Adventskalender 2023 - Türchen Nr. 10
Verfasst: Sonntag 10. Dezember 2023, 09:03
Guten Morgen liebe Drechselgemeinde,
ich empfinde es aus mehrfacher Hinsicht als Privileg, Mitglied hier zu sein.
Das möchte ich eingangs meines Türchens gern erklären, denn es hat viel mit dem heutigen Thema zu tun.
Zunächst gab es da mal den kleinen Egbert, der viel lieber zum Tischler in seinem Dorf ging, als mit seinen Freunden Fussball zu spielen.
Schon im Vorschulalter klopfte ich außen, auf den Zehenspitzen stehend, an das Werkstattfenster von Meister Berthold. Dieser gab zwar den Brummbär, der nicht bei der Arbeit gestört werden wollte, konnte jedoch meinen leuchtenden Kinderaugen nicht widerstehen und ließ mich in sein nach Hobelspänen duftendes Paradies.
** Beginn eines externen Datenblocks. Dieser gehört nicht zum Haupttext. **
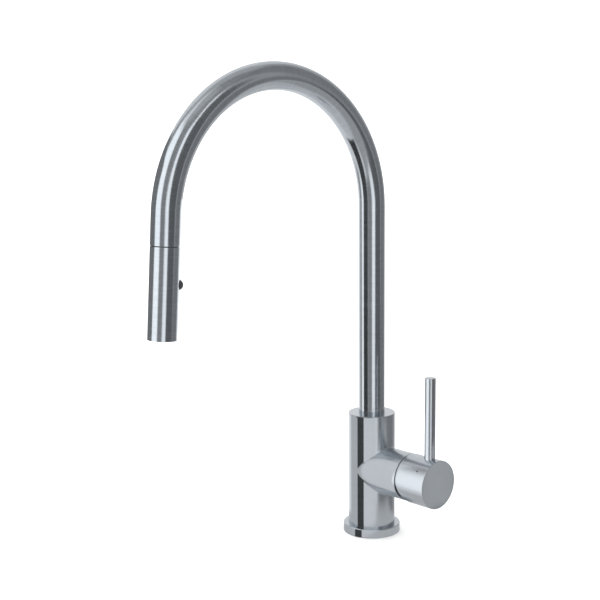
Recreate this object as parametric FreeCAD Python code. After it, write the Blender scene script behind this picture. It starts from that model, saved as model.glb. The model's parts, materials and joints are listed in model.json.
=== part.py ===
"""Single-lever kitchen mixer with a high round arch and a pull-out spray head.

Millimetres, +Z up. The origin is the centre of the flange's underside, on the deck.
The spout reaches towards -Y and the handle's branch towards +X.
"""
import FreeCAD
import Part

import math
import os

V = FreeCAD.Vector

# Cartridge, which sets the branch's size
CARTRIDGE_D = 35.0
CARTRIDGE_LENGTH = 28.9
CARTRIDGE_SHOULDER = 20.5
CARTRIDGE_NECK_STEP = 2.7
BASE_PLATE = 3.2
SEAL_PROUD = 0.8
SEAL_R = 3.7
DISC_THICK = 3.5
MOVING_DISC_THICK = 3.0
MOVING_DISC_STEP = 3.9
MOVING_DISC_REST = -2.2
POCKET_DEPTH = 1.5
POCKET_R = 4.6
CARRIER_THICK = 5.5
CARRIER_FLATS = 16.8
HOUSING_WALL = 2.9
HOUSING_NECK_WALL = 2.4
HOUSING_LIP = 1.2
BALL_R = 2.8
BALL_DEPTH = 14.0
STEM_SQUARE = 8.0
STEM_NECK_R = 2.0
PIN_R = 1.5
ROTOR_PROUD = 3.3
PORT_R = 2.6
INLET_Y = 8.2
INLET_Z = 5.0
OUTLET_Z = -8.0
NUT_WALL = 2.6
PIVOT_INSIDE = 0.4
DOME_OPENING_R = 13.0
DOME_WALL = 2.3

# Body and flange
BRANCH_WALL = 2.4
BRANCH_Z = 64.6
BRANCH_PROUD = 4.4
FLANGE_STEP = 5.0
FLANGE_H = 8.5
FLANGE_EDGE = 0.6
SEAT_WALL = 5.0
SOCKET_DEPTH = 42.0
SOCKET_FLOOR_WALL = 4.8

# Spout
TUBE_D = 25.0
TUBE_WALL = 1.5
RISER_HEIGHT = 199.6
ARCH_R = 120.4
ARCH_SWEEP = 176.0
DOCK_STRAIGHT = 24.8

# Handle
SEAM_GAP = 1.0
CAP_STEP = 0.45
CAP_WALL = 1.35
CAP_LENGTH = 34.1
CAP_RELIEF_ANGLE = 18.5
CAP_EDGE = 0.6
LEVER_D = 10.1
LEVER_FROM_CAP_END = 10.8
LEVER_TOP = 100.1
LEVER_SEAT = 1.2
LEVER_SPIGOT_D = 6.0
INDEX_ANGLE = 50.0
INDEX_D = 2.0
CLAMP_SCREW_D = 4.0

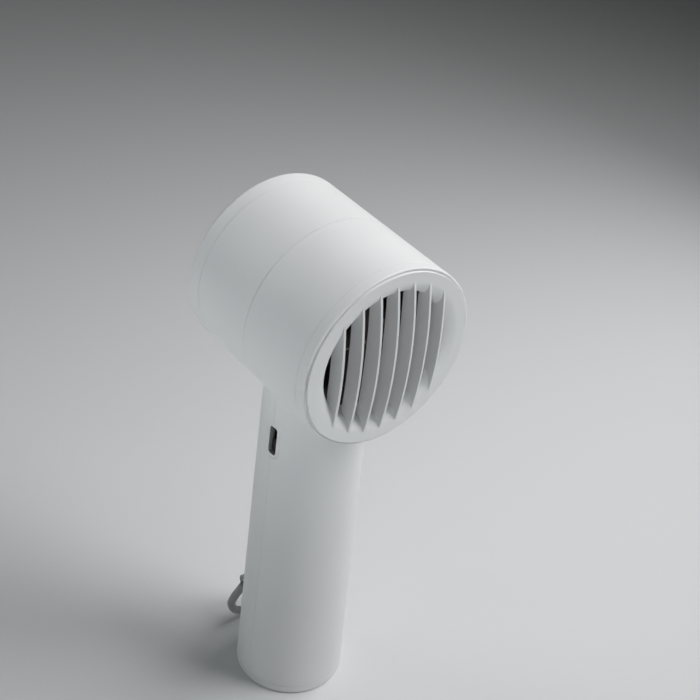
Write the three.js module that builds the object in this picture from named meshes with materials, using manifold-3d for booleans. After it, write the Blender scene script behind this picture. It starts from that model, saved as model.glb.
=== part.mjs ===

Da sämtliche Maschinen in der Tischlerei mit riesigen Transmisionsriemen aus Förderbandummi über mehrere Wellen unter der Werkstattdecke angetrieben wurden, wies der Meister mir einen großen Haufen Hobelspäne neben seiner Hobelbank als dauerhaften Stützpunkt zu und fuhr mit seiner Arbeit fort. So verbrachte ich ganze Tage meiner Kindheit damit, ihm über die Schulter bzw. auf seine knochigen Hände zu schauen:
Wie er auf einem Rollwagen eine rohe Bohle in die Halle fuhr, sie besäumte, an der Säge aufteilte und abrichtete. Danach begann die Handarbeit mit Metermaß und Zimmermannsbleistift, den er stets hinter dem Bügel seiner Hornbrille trug. Der Handhobel ließ die Späne fliegen und die Finger des Meisters streichelten in einer geheimnisvollen Zwiesprache über das Holz. Das Holz schien ihm zu antworten, denn er wechselte die Werkzeuge oder nickte zufrieden und zündete sich lächelnd seine Pfeife an. Gegen 10:00 Uhr teilte er sein Frühstücksbrot mit mir und um 12:00 Uhr schickte er mich nachhause, damit meine Mutter nicht unruhig werden würde. Nachmittags kam ich zurück, um zu sehen, wie aus dem Holz inzwischen ein Fensterrahmen wurde. Mit fließenden Bewegungen zog Meister Berthold den Glasschneider über die Scheiben, legte sie in den Rahmen und begann den Fensterkitt aufzutragen. Der Geruch des Kitts mischte sich mit dem Duft des Nadelholzes, ein Aroma, dass ich noch heute riechen kann, wenn ich die Augen schließe.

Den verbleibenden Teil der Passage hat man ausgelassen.